7:53 Even though the OT does not explicitly state that the law was given by angels, Stephen, Paul (Gl 3:19), and the author of Hebrews (Heb 2:2) stated that angels were involved in the process of lawgiving. This likely implied that the law was especially important since God entrusted its deliverance to angels.

7:54 Stephen’s audience expressed displeasure both inwardly (enraged) and outwardly (gnashed their teeth at him). They took themselves to be Israel’s religious leaders, pious men of God, and yet Stephen charged them with deep spiritual corruption.

7:55 Stephen was a stark contrast to his audience. They were fuming with rage, but he was filled with the Holy Spirit and gazed peacefully into heaven even as he knew death was coming.

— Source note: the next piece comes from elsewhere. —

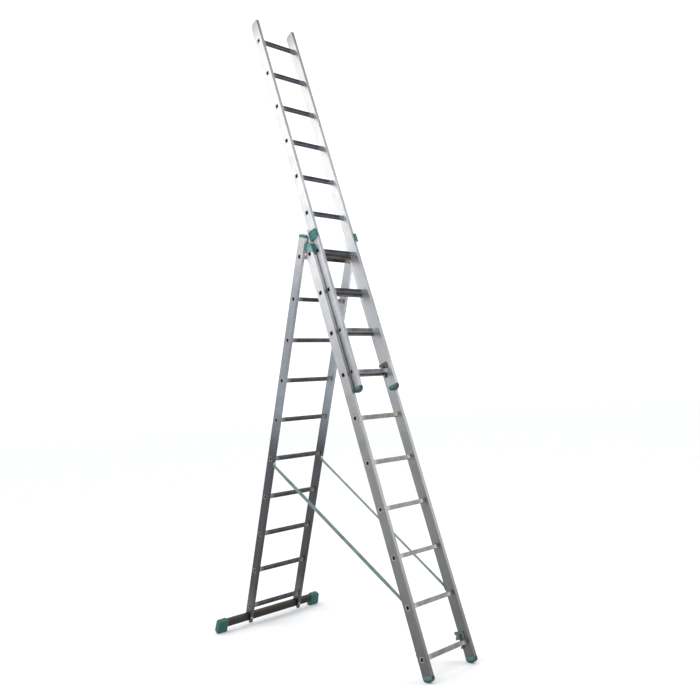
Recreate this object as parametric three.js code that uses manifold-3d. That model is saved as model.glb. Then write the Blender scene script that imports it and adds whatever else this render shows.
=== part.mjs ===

7:56-57 Son of Man was Jesus’s favorite self-designation. Each use of this expression in the NT came from the lips of Jesus, except where people quoted his words back to him (Jn 12:34) and in this verse. Stephen’s claim that Jesus was at God’s right hand enraged the members of the Sanhedrin.

7:58 The Romans allowed the Jewish leaders to maintain the sanctity of the temple area but not to carry out the death penalty. That is why Jesus was taken to Pilate, a Roman official, for trial. In this instance, however, Stephen was killed illegally by an enraged mob. This is the first reference in Scripture to Saul (later called Paul). It is disputed whether he was a member of the Sanhedrin or just a young rabbinic student who was zealous for traditional Jewish faith. Whether he was formally involved in the Sanhedrin or not, he “agreed” with the decision to stone Stephen (8:1).

7:59-60 Both of Stephen’s requests are remarkable. His first, Lord Jesus, receive my spirit, proclaims that Jesus is Judge and Savior. Stephen’s second request, that God not hold this sin against his executioners, illustrates the nonvindictive spirit of one who understands that his own sins have been forgiven by grace.